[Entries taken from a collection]
↓↓↓

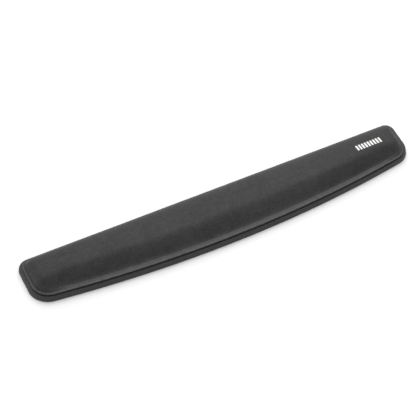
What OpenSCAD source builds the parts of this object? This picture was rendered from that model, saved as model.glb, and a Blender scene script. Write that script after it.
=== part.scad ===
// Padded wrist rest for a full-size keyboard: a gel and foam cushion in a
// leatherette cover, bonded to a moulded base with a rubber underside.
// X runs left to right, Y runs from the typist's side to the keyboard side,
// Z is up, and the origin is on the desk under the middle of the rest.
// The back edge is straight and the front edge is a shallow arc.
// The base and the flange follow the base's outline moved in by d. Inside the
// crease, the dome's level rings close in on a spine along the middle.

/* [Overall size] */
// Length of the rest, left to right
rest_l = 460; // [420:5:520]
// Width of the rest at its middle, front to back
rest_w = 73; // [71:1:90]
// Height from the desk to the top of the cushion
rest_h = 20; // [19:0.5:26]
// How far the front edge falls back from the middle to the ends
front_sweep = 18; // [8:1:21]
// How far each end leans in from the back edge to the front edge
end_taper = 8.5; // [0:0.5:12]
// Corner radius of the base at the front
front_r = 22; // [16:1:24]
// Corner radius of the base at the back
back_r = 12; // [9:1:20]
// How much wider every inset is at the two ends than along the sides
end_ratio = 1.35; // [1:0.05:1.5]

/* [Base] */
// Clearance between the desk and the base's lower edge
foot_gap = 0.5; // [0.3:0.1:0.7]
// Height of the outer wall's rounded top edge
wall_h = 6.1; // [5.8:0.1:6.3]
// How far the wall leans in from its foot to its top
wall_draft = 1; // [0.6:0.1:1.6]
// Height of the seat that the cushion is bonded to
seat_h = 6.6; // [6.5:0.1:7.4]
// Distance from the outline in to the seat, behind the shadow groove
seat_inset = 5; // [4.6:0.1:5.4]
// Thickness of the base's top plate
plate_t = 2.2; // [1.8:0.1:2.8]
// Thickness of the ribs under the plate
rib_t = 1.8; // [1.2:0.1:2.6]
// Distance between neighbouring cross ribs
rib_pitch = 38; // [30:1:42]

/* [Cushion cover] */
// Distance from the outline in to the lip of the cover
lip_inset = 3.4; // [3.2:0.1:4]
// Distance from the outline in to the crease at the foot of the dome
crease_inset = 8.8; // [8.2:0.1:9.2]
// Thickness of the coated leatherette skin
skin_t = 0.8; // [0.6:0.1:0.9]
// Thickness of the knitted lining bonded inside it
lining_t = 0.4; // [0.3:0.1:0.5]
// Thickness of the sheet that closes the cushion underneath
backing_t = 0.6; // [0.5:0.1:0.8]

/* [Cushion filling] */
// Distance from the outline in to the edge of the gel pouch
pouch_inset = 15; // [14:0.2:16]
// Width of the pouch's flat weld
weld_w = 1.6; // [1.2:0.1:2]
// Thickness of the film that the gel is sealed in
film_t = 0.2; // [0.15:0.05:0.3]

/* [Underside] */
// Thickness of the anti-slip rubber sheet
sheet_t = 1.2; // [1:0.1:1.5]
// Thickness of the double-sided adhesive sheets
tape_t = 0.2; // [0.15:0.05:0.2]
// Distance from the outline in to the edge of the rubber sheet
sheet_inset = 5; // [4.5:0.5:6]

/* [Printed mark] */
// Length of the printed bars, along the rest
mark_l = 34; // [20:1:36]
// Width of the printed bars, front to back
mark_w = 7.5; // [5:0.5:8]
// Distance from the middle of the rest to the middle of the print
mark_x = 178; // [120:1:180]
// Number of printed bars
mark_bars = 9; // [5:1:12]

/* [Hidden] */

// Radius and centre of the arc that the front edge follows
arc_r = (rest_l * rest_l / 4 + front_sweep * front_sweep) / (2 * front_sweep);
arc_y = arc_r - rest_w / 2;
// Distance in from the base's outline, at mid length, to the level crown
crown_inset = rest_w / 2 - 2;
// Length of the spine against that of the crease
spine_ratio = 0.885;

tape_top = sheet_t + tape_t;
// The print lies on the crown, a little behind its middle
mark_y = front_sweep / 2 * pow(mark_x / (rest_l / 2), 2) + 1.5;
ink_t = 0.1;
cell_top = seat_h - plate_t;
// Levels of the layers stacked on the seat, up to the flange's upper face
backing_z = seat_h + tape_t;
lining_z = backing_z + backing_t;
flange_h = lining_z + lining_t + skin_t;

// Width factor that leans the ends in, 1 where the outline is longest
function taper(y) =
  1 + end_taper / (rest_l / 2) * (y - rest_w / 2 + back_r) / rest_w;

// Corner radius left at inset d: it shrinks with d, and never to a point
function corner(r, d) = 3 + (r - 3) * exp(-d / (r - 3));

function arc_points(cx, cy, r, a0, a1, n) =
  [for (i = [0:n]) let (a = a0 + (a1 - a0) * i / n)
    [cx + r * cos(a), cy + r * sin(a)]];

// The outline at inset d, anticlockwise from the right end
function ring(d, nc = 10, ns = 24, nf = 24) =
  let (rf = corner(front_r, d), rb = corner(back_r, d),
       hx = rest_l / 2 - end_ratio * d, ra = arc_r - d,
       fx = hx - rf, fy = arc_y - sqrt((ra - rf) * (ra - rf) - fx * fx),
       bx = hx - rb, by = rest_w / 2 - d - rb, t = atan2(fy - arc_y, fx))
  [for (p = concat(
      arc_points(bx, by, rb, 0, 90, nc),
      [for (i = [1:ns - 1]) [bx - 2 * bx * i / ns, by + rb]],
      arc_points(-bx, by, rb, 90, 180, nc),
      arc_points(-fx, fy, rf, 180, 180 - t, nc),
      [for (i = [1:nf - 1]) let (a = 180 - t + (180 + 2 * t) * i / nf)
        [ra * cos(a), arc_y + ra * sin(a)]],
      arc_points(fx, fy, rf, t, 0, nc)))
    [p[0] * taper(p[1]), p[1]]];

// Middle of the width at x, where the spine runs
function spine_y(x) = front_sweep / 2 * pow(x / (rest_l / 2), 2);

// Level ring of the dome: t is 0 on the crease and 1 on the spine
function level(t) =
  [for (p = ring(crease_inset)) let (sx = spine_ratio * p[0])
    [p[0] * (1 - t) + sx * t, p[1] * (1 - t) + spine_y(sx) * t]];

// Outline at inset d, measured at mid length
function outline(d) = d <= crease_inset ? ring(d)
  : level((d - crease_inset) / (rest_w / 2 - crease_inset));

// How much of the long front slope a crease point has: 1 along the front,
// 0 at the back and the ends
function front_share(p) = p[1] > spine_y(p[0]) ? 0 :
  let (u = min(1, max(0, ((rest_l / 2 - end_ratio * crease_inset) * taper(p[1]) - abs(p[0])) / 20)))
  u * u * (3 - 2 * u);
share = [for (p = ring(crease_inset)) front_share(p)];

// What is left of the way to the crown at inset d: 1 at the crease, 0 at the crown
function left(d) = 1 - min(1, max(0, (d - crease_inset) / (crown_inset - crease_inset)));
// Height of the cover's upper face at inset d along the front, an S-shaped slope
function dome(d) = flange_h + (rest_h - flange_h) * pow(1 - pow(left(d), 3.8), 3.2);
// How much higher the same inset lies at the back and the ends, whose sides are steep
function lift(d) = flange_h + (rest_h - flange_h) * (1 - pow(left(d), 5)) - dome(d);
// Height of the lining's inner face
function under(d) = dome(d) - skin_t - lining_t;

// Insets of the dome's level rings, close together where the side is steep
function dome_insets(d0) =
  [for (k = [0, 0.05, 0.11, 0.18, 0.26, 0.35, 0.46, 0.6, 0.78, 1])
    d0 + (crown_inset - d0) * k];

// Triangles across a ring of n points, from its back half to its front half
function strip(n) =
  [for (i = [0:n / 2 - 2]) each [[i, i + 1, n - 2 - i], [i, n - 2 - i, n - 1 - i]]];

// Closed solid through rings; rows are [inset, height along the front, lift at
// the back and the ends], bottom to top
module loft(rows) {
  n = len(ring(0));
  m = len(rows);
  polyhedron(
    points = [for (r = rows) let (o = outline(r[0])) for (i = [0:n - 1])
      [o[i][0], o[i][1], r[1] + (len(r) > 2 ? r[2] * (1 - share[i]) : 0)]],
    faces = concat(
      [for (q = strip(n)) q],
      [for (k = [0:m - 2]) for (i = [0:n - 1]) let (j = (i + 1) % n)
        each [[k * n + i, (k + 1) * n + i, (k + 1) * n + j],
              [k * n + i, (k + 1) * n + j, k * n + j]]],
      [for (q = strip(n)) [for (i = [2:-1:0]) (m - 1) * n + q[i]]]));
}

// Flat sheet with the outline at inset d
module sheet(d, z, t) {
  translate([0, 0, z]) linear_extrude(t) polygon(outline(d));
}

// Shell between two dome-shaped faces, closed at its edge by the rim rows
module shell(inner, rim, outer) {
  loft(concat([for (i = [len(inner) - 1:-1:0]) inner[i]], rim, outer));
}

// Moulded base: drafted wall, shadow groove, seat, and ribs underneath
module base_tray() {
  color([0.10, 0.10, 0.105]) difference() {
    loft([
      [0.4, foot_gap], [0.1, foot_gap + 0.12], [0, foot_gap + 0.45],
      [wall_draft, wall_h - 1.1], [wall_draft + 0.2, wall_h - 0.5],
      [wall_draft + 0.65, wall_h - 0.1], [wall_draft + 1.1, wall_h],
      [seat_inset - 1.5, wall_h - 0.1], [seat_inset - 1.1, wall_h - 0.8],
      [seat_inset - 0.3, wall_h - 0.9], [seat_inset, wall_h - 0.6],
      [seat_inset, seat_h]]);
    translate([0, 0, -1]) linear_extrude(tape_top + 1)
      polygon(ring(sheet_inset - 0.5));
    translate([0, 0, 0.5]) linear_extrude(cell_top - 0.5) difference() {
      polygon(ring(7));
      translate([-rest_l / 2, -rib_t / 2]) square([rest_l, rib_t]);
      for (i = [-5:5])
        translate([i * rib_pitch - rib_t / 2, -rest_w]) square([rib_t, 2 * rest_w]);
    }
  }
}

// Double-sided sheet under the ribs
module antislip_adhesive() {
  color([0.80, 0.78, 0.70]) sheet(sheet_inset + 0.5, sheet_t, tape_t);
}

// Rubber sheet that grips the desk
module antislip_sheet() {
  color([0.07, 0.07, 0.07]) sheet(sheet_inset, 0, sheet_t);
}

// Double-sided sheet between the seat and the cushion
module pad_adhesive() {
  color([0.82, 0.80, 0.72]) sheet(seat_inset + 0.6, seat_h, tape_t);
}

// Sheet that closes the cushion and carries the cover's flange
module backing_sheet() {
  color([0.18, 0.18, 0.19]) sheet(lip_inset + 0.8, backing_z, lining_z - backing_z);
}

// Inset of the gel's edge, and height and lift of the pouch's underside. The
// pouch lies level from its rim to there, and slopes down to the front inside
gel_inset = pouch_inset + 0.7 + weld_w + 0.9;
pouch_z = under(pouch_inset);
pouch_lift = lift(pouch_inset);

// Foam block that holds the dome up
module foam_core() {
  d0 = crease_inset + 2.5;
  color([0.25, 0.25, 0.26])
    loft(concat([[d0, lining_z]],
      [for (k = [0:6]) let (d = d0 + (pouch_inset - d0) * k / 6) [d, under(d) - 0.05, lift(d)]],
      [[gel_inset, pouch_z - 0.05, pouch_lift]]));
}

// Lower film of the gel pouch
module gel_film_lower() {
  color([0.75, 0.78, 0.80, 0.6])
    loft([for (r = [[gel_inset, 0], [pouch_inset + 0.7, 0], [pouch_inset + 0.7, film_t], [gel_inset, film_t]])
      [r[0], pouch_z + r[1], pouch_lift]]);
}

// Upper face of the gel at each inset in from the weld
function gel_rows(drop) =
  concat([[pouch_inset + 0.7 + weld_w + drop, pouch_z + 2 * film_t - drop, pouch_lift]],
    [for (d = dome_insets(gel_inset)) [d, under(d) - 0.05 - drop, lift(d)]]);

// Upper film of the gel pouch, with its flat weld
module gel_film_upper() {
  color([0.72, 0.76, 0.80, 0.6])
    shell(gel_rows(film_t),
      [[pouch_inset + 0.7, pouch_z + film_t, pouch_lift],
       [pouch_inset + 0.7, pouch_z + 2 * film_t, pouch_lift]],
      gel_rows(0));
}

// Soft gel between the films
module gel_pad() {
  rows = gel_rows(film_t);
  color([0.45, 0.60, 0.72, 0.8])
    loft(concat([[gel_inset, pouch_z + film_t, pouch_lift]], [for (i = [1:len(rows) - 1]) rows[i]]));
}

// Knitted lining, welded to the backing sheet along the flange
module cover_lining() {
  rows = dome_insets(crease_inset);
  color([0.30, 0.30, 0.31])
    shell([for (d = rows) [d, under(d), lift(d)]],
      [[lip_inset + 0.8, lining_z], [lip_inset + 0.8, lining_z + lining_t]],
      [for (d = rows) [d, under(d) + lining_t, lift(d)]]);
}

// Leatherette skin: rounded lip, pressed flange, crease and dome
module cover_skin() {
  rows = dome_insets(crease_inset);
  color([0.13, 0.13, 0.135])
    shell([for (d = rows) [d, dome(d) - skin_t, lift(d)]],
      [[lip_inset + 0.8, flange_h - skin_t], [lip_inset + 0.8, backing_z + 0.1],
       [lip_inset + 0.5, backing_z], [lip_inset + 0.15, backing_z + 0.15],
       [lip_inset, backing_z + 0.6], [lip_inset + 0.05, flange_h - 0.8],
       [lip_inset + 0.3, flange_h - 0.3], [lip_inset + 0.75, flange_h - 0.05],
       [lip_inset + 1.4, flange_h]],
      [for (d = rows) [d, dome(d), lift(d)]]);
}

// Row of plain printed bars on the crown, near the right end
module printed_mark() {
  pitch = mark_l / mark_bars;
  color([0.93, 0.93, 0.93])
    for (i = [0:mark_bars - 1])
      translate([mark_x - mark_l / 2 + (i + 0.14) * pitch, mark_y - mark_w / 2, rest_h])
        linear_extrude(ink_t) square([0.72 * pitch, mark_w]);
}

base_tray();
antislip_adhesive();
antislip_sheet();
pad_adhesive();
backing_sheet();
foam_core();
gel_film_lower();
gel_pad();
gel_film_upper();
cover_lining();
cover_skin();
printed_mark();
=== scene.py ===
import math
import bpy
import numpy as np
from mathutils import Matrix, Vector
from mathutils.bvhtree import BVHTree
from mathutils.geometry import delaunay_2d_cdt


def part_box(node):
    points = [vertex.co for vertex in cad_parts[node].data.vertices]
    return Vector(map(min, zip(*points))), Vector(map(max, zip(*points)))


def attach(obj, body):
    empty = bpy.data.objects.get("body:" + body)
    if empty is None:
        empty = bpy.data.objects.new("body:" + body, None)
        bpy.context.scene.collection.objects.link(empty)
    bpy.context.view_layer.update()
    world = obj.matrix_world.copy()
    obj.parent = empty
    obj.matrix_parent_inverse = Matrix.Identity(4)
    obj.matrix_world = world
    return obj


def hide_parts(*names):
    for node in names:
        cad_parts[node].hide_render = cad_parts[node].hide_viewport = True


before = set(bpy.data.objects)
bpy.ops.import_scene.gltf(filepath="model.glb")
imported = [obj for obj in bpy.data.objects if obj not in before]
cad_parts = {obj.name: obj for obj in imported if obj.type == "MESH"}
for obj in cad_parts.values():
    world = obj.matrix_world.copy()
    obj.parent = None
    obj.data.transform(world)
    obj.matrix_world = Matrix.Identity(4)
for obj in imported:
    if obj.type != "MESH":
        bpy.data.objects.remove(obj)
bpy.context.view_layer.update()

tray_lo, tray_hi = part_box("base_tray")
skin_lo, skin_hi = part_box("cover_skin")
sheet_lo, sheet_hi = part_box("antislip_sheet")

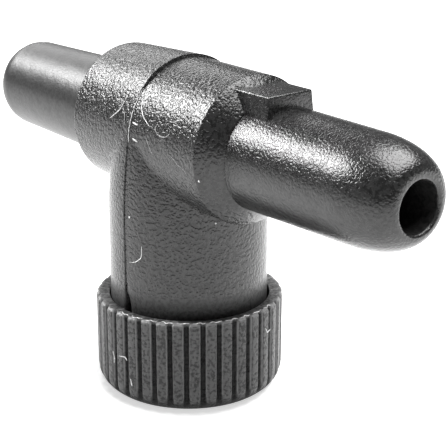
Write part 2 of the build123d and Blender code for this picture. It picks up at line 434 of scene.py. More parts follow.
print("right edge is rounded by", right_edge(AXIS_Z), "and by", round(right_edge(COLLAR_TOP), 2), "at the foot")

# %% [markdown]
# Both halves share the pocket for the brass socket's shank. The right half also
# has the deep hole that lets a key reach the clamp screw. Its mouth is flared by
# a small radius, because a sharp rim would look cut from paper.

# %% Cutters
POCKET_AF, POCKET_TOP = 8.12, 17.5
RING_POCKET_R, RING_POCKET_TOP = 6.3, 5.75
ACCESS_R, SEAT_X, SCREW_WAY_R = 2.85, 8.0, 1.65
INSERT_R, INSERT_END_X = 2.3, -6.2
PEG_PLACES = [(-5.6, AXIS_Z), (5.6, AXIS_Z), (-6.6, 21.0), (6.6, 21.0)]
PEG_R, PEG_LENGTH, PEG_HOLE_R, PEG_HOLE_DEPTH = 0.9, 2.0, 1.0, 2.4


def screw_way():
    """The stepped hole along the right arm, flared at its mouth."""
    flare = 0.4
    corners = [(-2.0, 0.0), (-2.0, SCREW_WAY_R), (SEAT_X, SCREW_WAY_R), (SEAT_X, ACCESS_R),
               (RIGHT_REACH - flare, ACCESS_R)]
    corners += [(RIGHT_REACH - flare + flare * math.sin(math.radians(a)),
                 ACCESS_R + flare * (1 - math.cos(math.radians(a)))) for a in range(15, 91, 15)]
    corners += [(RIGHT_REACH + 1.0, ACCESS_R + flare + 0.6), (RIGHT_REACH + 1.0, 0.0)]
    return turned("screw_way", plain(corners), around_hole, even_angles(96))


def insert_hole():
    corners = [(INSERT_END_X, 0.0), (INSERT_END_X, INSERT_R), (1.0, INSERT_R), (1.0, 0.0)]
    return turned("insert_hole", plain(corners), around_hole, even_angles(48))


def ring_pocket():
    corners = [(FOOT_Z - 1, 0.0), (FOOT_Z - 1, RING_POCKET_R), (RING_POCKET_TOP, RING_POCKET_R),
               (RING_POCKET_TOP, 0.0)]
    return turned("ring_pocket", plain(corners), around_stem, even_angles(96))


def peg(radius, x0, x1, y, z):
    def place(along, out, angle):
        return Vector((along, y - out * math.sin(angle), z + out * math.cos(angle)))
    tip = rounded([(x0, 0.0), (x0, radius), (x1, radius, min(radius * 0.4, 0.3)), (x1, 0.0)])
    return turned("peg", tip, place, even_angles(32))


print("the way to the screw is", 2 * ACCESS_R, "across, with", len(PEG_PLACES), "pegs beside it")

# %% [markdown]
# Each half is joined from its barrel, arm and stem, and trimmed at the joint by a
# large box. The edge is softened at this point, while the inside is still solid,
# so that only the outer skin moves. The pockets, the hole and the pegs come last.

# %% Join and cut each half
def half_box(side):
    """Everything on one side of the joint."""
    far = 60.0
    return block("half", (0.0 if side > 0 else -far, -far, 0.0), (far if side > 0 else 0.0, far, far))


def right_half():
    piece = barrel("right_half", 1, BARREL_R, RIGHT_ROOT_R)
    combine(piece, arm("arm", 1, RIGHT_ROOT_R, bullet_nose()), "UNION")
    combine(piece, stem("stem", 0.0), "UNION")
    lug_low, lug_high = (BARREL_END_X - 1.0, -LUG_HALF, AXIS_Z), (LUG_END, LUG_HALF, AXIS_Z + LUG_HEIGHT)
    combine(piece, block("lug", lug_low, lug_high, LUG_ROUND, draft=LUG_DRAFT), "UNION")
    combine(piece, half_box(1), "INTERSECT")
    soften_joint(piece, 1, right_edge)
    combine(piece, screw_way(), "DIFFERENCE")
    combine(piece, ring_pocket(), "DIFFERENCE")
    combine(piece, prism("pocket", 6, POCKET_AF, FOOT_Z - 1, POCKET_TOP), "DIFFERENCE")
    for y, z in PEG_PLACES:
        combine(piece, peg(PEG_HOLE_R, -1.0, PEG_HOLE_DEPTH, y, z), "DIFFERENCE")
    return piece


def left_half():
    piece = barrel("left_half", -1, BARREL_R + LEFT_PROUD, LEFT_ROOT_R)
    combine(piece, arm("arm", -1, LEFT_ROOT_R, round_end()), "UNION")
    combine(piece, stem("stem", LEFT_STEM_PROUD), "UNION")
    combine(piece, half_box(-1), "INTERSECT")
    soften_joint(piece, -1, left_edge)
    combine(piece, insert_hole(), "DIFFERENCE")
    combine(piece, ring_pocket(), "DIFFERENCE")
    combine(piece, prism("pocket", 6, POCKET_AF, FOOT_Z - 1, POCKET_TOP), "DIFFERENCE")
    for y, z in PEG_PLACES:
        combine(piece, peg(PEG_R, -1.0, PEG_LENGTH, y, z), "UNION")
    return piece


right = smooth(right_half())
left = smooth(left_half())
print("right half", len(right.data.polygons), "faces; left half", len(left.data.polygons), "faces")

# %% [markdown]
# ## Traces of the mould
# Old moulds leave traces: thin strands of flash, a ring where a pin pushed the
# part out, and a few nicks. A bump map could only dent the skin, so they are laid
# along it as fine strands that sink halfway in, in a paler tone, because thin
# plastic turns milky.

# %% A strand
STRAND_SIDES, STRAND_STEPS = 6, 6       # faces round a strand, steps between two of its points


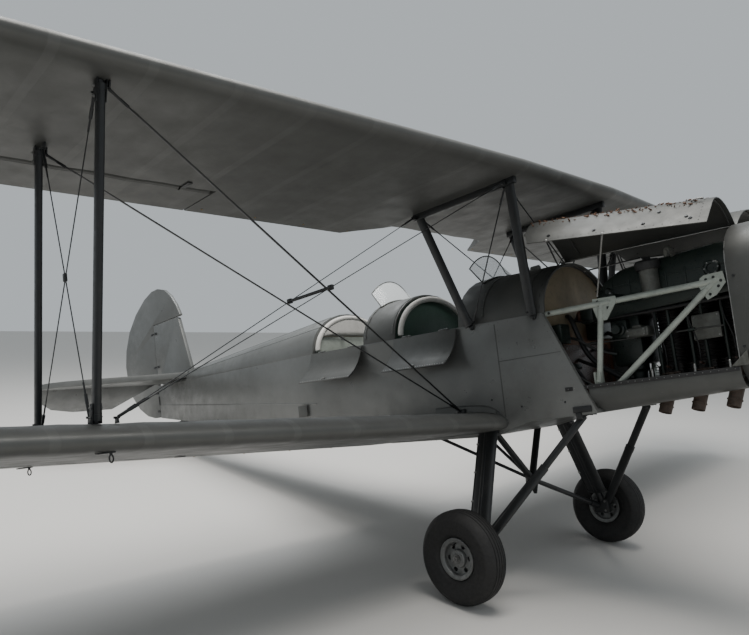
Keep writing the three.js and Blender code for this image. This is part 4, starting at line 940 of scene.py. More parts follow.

↑↑↑

**Task brief**
Find the lines holding "What" and list every one.

**Solution**
What OpenSCAD source builds the parts of this object? This picture was rendered from that model, saved as model.glb, and a Blender scene script. Write that script after it.
// What is left of the way to the crown at inset d: 1 at the crease, 0 at the crown